Given the limitations often experienced by scholars who bridge disciplines and interact with the public, a support structure, in the form of mentors and camaraderie, can be extremely helpful. Mentors should be comfortable with nontraditional scholarship but grounded in the realities of academic life. Interdisciplinary scholars should also seek advice from colleagues who have similar goals and use similar approaches, whether or not they have parallel research interests. 

One need not be an expert on a topic to discuss its relevance and implications. Because academics spend much time developing expertise within a particular domain, they might hesitate to move into other areas. If you join a team of interdisciplinary researchers, however, you will find that not everyone on the team is expert in the same topics. Team members, instead, should seek to achieve an open discourse in which ideas are made comprehensible to colleagues and nonacademics alike. 
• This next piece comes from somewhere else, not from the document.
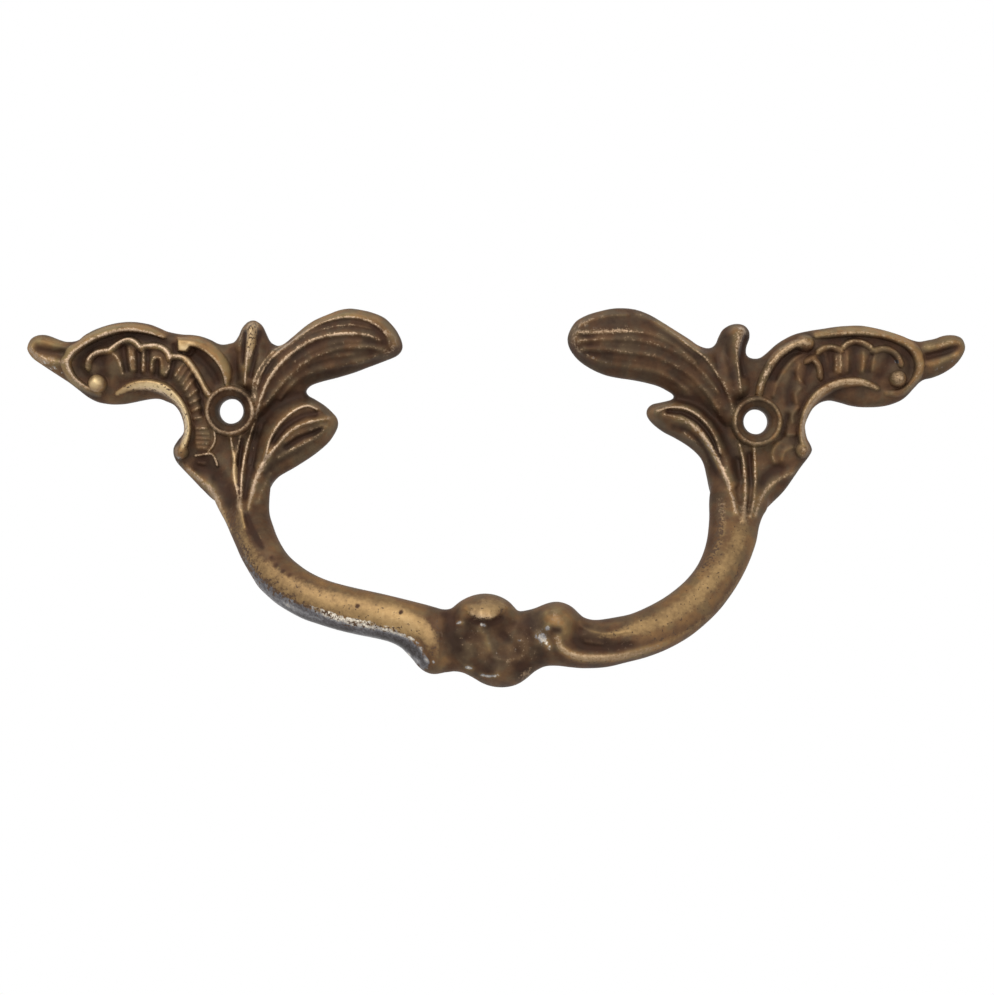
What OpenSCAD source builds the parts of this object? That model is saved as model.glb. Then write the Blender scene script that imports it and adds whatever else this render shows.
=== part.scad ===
// Drawer pull of rococo pattern, cast in brass as one piece.
// Two back plates, each a shell with leaves beside it, carry a bail with a knotted leaf boss in its middle.
// Shapes are drawn face on: x along the pull, y up, and z the depth in front of the drawer. The casting is
// stood up at the end, so that it hangs in X and Z and its front faces -Y. The origin lies midway between
// the two screw holes, on the back plane. Sizes are in millimetres.

/* [Fixing] */
// Distance between the two screw holes
screw_spacing = 80; // [76:0.5:90]
// Diameter of the screw holes
screw_hole_d = 3.8; // [3.2:0.1:4.4]
// Diameter of the screw seat where it opens inside the ring
screw_seat_d = 5.4; // [5:0.1:5.8]
// Depth of the conical screw seat below the crest of the ring
screw_seat_depth = 2.2; // [1.4:0.1:2.8]

/* [Plates] */
// Length of one plate from the tip of its tail to the tip of its leaf
plate_length = 57; // [54:0.5:60]
// Thickness of a plate at its rim
rim_thickness = 1.7; // [1.3:0.1:2.2]
// Height of the leaves in front of the drawer
leaf_height = 4.1; // [3.6:0.1:4.8]
// Height of the floor of the shell in front of the drawer
shell_floor = 2.1; // [1.8:0.1:2.5]
// Height of the fluted fan in front of the drawer
fan_height = 3.2; // [2.8:0.1:3.6]
// Height of the bud in front of the drawer
bud_height = 3.4; // [3:0.1:3.8]
// Height of the foot, where the bail leaves the plate, in front of the drawer
foot_height = 4.1; // [3.7:0.1:4.5]
// Height of the two ridges of the tail in front of the drawer
tail_height = 3.2; // [2.8:0.1:3.6]
// Depth of the grooves between the ribs of a leaf
rib_depth = 0.55; // [0.3:0.05:0.8]

/* [Ring] */
// Diameter of the crest of the ring around each screw hole
ring_d = 6.6; // [6.4:0.1:7.2]
// Width of the ring's bead
ring_bead_w = 1.1; // [0.8:0.1:1.3]
// Height of the ring's crest in front of the drawer
ring_height = 4.3; // [3.9:0.1:4.8]

/* [Beads] */
// Width of the bead along the rim of the shell
rim_bead_w = 1.7; // [1.3:0.1:2]
// Height of the rim bead in front of the drawer
rim_bead_height = 3.5; // [3:0.1:4]
// Width of the scrolls
scroll_w = 1.5; // [1.2:0.1:1.8]
// Height of the scrolls in front of the drawer
scroll_height = 4; // [3.6:0.1:4.4]
// Width of the thin ridges
ridge_w = 0.9; // [0.7:0.05:1.1]
// Height of the thin ridges above what they run over
ridge_rise = 0.3; // [0.2:0.05:0.5]
// Diameter of the ball at the end of the rim bead
ball_d = 2.6; // [2.2:0.1:3]
// Height of the ball in front of the drawer
ball_height = 4.2; // [3.8:0.1:4.6]

/* [Bail] */
// Drop of the bail's middle line below the screw holes
bail_drop = 32.5; // [30:0.5:38]
// Distance of the bail's middle line in front of the drawer, at the boss
bail_projection = 20; // [17:0.5:24]
// Width of the bail's arms, seen face on
bail_w = 6.2; // [5.4:0.1:7]
// Thickness of the bail's arms, seen from above
bail_thickness = 6.4; // [5.6:0.1:7.2]

/* [Boss] */
// Height of the boss in front of the bail's middle line
boss_rise = 5.4; // [4.6:0.1:6]
// Diameter of the round knobs of the boss
knob_d = 7; // [6.2:0.1:7.8]

/* [Hidden] */

// Sizes at which the lists of points below are drawn
drawn_spacing = 80;
drawn_plate_length = 57;
drawn_drop = 32.5;
drawn_projection = 20;
drawn_bail_w = 6.2;

// The bail leaves the plates at this place, and what lies above it belongs to the plates
foot_x = 33;
foot_y = -9;
foot_depth = 2.6;
// The stem ridges run over the bail's first stations, up to this one
stem_end = 5;

plate_scale = plate_length / drawn_plate_length;
casting_depth = bail_projection + boss_rise;
screw_hole_r = screw_hole_d / 2;
screw_seat_r = screw_seat_d / 2;
cut_overlap = 1;
brass = [0.56, 0.44, 0.29];

// A bead's section turns from its crest to its flank at this share of its half width, and lies lower there
// by this share of its width. Its foot lies at this height, inside the plate.
bead_shoulder = 0.72;
bead_drop = 0.28;
bead_foot = rim_thickness / 2;

// Ribs of each leaf
left_upper_ribs = 4;
left_lower_ribs = 3;
right_upper_ribs = 5;
right_lower_ribs = 3;

// Facets of the round forms of the casting
bail_sides = 12;
knob_facets = 14;
ball_facets = 10;
ring_facets = 30;
ring_section_facets = 6;
hole_facets = 48;

// A form is a list of stations from its root to its tip: one edge, the other edge, and the height between
// them. Every plate is drawn about its own screw hole.
left_shell = [
    [1.5, 9, -1, -12.2, 0], [-1.8, 10.2, -6.2, -9.9, 0], [-2.9, 10.6, -7.8, -8.4, 0],
    [-4, 11.1, -8.6, -7, 0], [-6.5, 11.6, -7.6, -2.8, 0], [-9, 11.7, -8.5, 0, 0],
    [-12, 12.7, -10.2, 1.4, 0], [-15.5, 13.2, -13.5, 1.5, 0], [-19, 12.7, -17.3, 0.8, 0],
    [-22, 11.5, -20.5, 1.1, 0], [-24.3, 10.3, -23.4, 2.9, 0], [-26.5, 10.4, -26.3, 5.2, 0],
    [-29, 11, -29, 6.8, 0], [-30.5, 10.5, -30.5, 7.7, -0.4], [-31.3, 9.7, -31.3, 8.7, -1]
];
left_fan = [
    [-21.9, 6.6, -20.2, 5.2, -0.4], [-20.3, 8.8, -18, 5.2, 0], [-18.4, 8.9, -16.6, 4.6, -0.7],
    [-15.8, 10.5, -14.8, 5, 0], [-13.7, 9.5, -12.9, 4.9, -0.7], [-11.3, 9.7, -11, 4.7, 0],
    [-9.1, 7.9, -9.2, 4, -0.7], [-6.3, 7.6, -7.2, 2.6, 0], [-4.7, 5, -6.2, 0.6, -0.3],
    [-3.7, 2.4, -5.2, -1.4, -0.1], [-3.4, -1.5, -5.4, -3.5, -0.4], [-2.9, -3.5, -5, -5.5, -0.2]
];
left_bud = [
    [1, 2.5, 4.5, 2.5, -0.3], [0, 6.5, 5.8, 6.5, -0.3], [0.4, 10, 6.4, 10, -0.1],
    [0.9, 11.2, 5.3, 11.2, 0], [1.4, 12.6, 4.8, 12.6, 0], [2.3, 13.7, 3.8, 13.7, -0.7]
];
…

I am not advocating a revolution in academic practices, just the admission of a few innovations. I would encourage academics to consider inviting colleagues interested in working between disciplines to address the issue of public disengagement in research. I would hope academics could welcome within the faculty truly interdisciplinary individuals and those interested in issues involving education and the public. A broader acknowledgment of scholarship that tests traditional boundaries but maintains standards of rigor would be welcome. The longer we allow the public to feel distant from the work we do, the lower our chances of ultimately meeting our goals as researchers, whatever they may be. 

Rebecca Jordan is assistant professor of environmental education and citizen science in the Department of Ecology, Evolution, and Natural Resources at Rutgers University.